Word for word, restate every line of the material.

------ SUPPLIED RECORDS

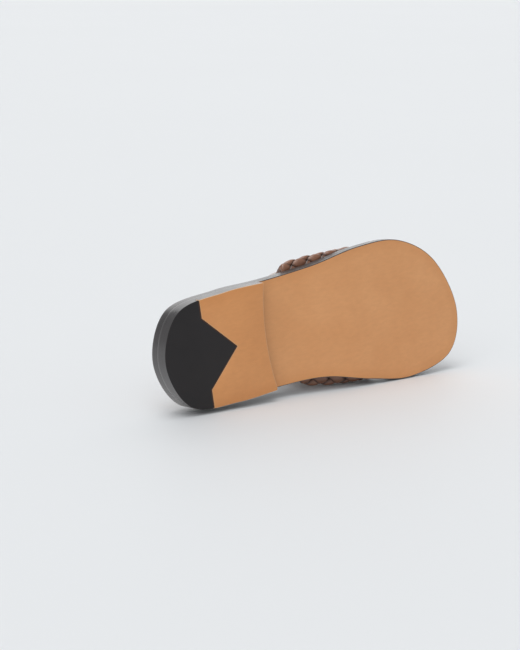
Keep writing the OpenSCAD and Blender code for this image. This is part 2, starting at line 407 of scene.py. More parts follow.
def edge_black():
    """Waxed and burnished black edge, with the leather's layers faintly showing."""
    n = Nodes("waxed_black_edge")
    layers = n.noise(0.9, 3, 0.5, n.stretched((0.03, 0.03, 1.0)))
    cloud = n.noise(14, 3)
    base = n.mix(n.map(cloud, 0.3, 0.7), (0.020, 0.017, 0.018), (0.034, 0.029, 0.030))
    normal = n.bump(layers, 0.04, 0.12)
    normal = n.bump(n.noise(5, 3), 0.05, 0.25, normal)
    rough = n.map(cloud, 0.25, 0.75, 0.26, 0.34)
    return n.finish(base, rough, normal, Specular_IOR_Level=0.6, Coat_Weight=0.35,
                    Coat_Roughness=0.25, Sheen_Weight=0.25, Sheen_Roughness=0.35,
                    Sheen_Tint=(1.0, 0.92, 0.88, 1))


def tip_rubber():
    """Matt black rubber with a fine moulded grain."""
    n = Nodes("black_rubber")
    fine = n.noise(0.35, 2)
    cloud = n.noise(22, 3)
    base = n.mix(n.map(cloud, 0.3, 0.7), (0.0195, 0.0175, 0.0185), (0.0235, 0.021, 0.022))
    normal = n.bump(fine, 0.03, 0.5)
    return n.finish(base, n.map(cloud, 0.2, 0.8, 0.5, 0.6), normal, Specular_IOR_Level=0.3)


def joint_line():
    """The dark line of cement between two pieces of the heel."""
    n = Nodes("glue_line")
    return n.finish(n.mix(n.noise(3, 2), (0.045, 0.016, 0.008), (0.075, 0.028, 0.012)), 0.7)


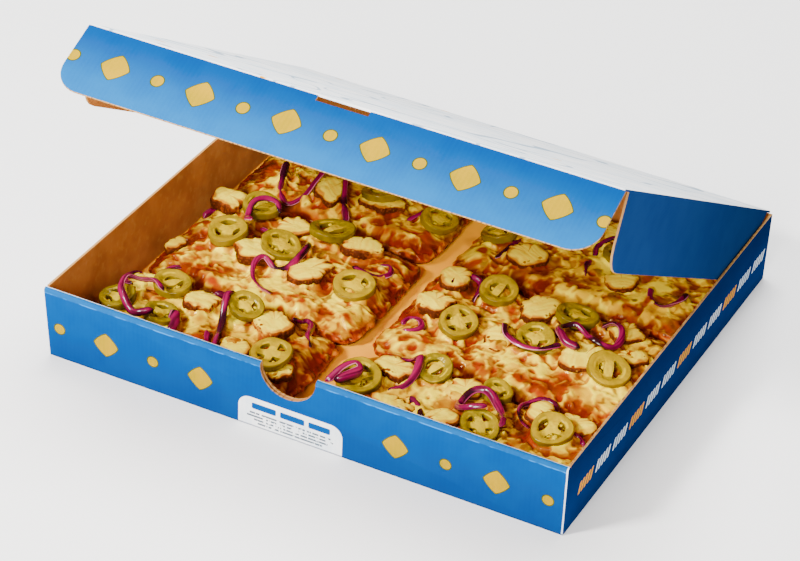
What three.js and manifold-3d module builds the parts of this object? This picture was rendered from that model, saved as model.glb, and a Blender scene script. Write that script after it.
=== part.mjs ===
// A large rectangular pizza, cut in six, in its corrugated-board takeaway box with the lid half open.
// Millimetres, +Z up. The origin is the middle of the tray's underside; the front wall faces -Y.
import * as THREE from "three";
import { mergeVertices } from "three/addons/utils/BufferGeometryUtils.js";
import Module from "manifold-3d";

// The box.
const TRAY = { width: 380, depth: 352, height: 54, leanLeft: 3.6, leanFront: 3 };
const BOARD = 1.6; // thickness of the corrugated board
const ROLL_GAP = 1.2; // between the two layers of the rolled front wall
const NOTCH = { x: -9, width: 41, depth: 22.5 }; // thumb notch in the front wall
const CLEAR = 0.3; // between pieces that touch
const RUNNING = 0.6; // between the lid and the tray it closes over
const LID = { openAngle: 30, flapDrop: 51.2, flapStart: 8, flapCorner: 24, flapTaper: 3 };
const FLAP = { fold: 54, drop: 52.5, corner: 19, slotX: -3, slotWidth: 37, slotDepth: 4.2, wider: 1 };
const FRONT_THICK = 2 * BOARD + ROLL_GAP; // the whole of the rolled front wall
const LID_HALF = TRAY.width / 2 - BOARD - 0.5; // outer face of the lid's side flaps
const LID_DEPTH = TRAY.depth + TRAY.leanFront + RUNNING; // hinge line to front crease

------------

== SOLVED PROBLEM ==
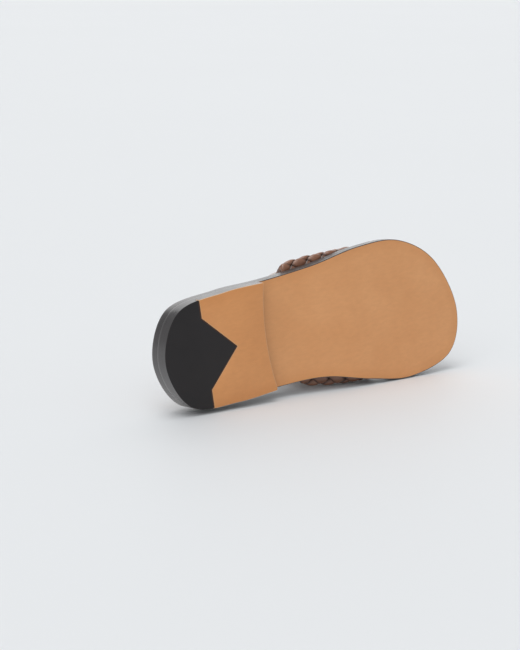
Keep writing the OpenSCAD and Blender code for this image. This is part 2, starting at line 407 of scene.py. More parts follow.
def edge_black():
    """Waxed and burnished black edge, with the leather's layers faintly showing."""
    n = Nodes("waxed_black_edge")
    layers = n.noise(0.9, 3, 0.5, n.stretched((0.03, 0.03, 1.0)))
    cloud = n.noise(14, 3)
    base = n.mix(n.map(cloud, 0.3, 0.7), (0.020, 0.017, 0.018), (0.034, 0.029, 0.030))
    normal = n.bump(layers, 0.04, 0.12)
    normal = n.bump(n.noise(5, 3), 0.05, 0.25, normal)
    rough = n.map(cloud, 0.25, 0.75, 0.26, 0.34)
    return n.finish(base, rough, normal, Specular_IOR_Level=0.6, Coat_Weight=0.35,
                    Coat_Roughness=0.25, Sheen_Weight=0.25, Sheen_Roughness=0.35,
                    Sheen_Tint=(1.0, 0.92, 0.88, 1))


def tip_rubber():
    """Matt black rubber with a fine moulded grain."""
    n = Nodes("black_rubber")
    fine = n.noise(0.35, 2)
    cloud = n.noise(22, 3)
    base = n.mix(n.map(cloud, 0.3, 0.7), (0.0195, 0.0175, 0.0185), (0.0235, 0.021, 0.022))
    normal = n.bump(fine, 0.03, 0.5)
    return n.finish(base, n.map(cloud, 0.2, 0.8, 0.5, 0.6), normal, Specular_IOR_Level=0.3)


def joint_line():
    """The dark line of cement between two pieces of the heel."""
    n = Nodes("glue_line")
    return n.finish(n.mix(n.noise(3, 2), (0.045, 0.016, 0.008), (0.075, 0.028, 0.012)), 0.7)


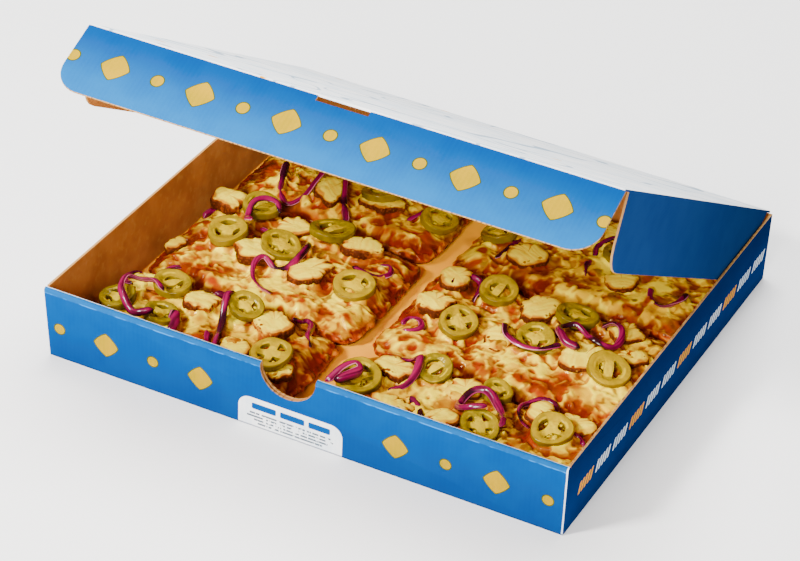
What three.js and manifold-3d module builds the parts of this object? This picture was rendered from that model, saved as model.glb, and a Blender scene script. Write that script after it.
=== part.mjs ===
// A large rectangular pizza, cut in six, in its corrugated-board takeaway box with the lid half open.
// Millimetres, +Z up. The origin is the middle of the tray's underside; the front wall faces -Y.
import * as THREE from "three";
import { mergeVertices } from "three/addons/utils/BufferGeometryUtils.js";
import Module from "manifold-3d";

// The box.
const TRAY = { width: 380, depth: 352, height: 54, leanLeft: 3.6, leanFront: 3 };
const BOARD = 1.6; // thickness of the corrugated board
const ROLL_GAP = 1.2; // between the two layers of the rolled front wall
const NOTCH = { x: -9, width: 41, depth: 22.5 }; // thumb notch in the front wall
const CLEAR = 0.3; // between pieces that touch
const RUNNING = 0.6; // between the lid and the tray it closes over
const LID = { openAngle: 30, flapDrop: 51.2, flapStart: 8, flapCorner: 24, flapTaper: 3 };
const FLAP = { fold: 54, drop: 52.5, corner: 19, slotX: -3, slotWidth: 37, slotDepth: 4.2, wider: 1 };
const FRONT_THICK = 2 * BOARD + ROLL_GAP; // the whole of the rolled front wall
const LID_HALF = TRAY.width / 2 - BOARD - 0.5; // outer face of the lid's side flaps
const LID_DEPTH = TRAY.depth + TRAY.leanFront + RUNNING; // hinge line to front crease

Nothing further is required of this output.